La notizia è passata quasi inosservata sulla stampa ma, mentre Bruxelles gira la testa dall’altra parte, gli USA stanno riempiendo l’est europeo di armi, militari e aerei di combattimento. Il 25 agosto il segretario per l’aviazione americana ha annunciato che i sofisticati aerei F22, in grado di sfuggire ai radar, saranno stanziati sul territorio europeo, naturalmente “in coordinamento con la Nato”. Andranno ad aggiungersi agli aerei A10, quelli destinati al supporto di unità terrestri, e ai bombardieri strategici B52. Anche le esercitazioni militari, come la recente Baltops, o quella tenutasi lo scorso maggio in Estonia con ben 13mila uomini, hanno voluto lanciare “un chiaro segnale” alla Russia di Putin. Certo, tutte queste operazioni sono solo un tentativo d’intimidazione verso Mosca, ma la risposta niente affatto intimidita è stata di rispondere con altrettante dislocazioni di armi e militari sui propri confini. Com’è possibile far finta di non vedere che questa escalation diventa sempre più pericolosa? Veramente pensiamo che la Russia possa cedere e lasciare che l’Ucraina, un territorio che rappresenta la sua storia e le sue origini, diventi alleato della Nato proprio sotto le porte di casa? Qualcuno veramente crede che la Crimea possa tornare all’Ucraina?

Sappiamo che nessuno desidera realmente lo scoppio di una guerra, tanto è vero che si citano solo di sfuggita, senza farne il fulcro della discussione, i coinvolgimenti diretti dei due maggiori contendenti nel Donbass. Tuttavia, il rischio che la situazione sfugga di mano e non si riesca più a controllare la dimensione del confronto aumenta ogni giorno di più. Peccato che il terreno su cui potrebbe eventualmente scoppiare la guerra è proprio quello di casa nostra.
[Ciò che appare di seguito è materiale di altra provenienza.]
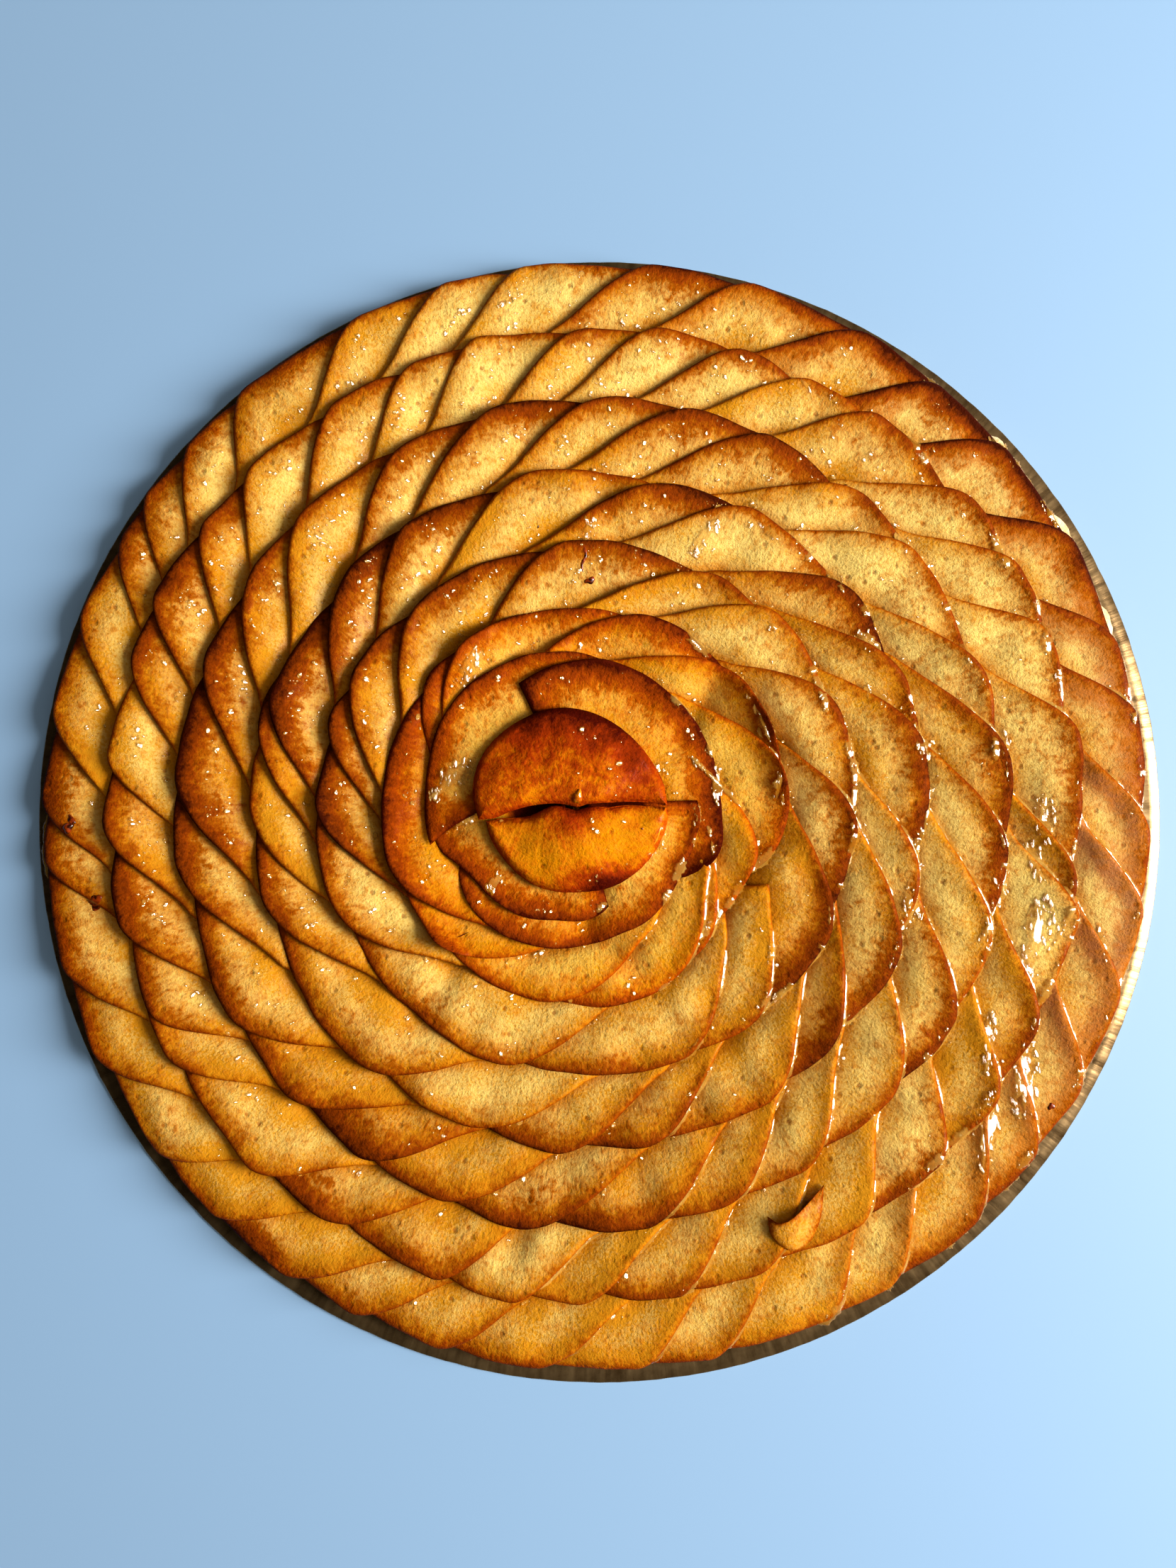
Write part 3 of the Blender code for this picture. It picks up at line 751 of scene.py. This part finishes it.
# --- The two middle slices -------------------------------------------------------------------------
# Two half-moons close the rosette, flat sides together like lips, with a knob of glaze between them.
# They stood highest in the oven, so they are baked darkest, and their backs have all but burnt.
MIDDLE_UPPER = (
    ((-31, 1.5), (-32.3, 7), (-31.5, 14.5), (-27.3, 21.3), (-20.5, 26.5), (-12, 29.6), (-3, 28.8), (5, 24.8),
     (11.5, 18.5), (16, 11), (17.2, 5)),
    ((-31, 1.2), (-27, 1.6), (-22.5, 3.4), (-17.5, 4.8), (-12, 5.4), (-8.3, 5), (-5.8, 4.4), (-3, 5.2),
     (3, 5.6), (10, 5.7), (17, 4.8)),
)
MIDDLE_LOWER = (
    ((17, 4.2), (17.2, 1), (15, -5.3), (10.5, -11.1), (4, -15.6), (-3, -17.1), (-12, -17), (-19, -14.3),
     (-24.5, -9), (-28, -3.5), (-29.2, 0.9)),
    ((17, 4.3), (8, 4.9), (1.5, 4.5), (-2, 4.6), (-5.8, 3.8), (-8.3, 4.2), (-12, 4.8), (-16, 3),
     (-19.2, 1.9), (-25.5, 1.5), (-29.2, 0.8)),
)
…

Hanno ragione, dunque, i politici che domandano più Europa e chiedono finalmente decisioni comuni e quindi forti. Purtroppo di là da generiche esortazioni nessun “vertice” ad hoc è convocato e ogni governo continua, da solo, a perseguire piccoli e contingenti interessi egoistici. E l’Europa, anziché unirsi, si disgrega.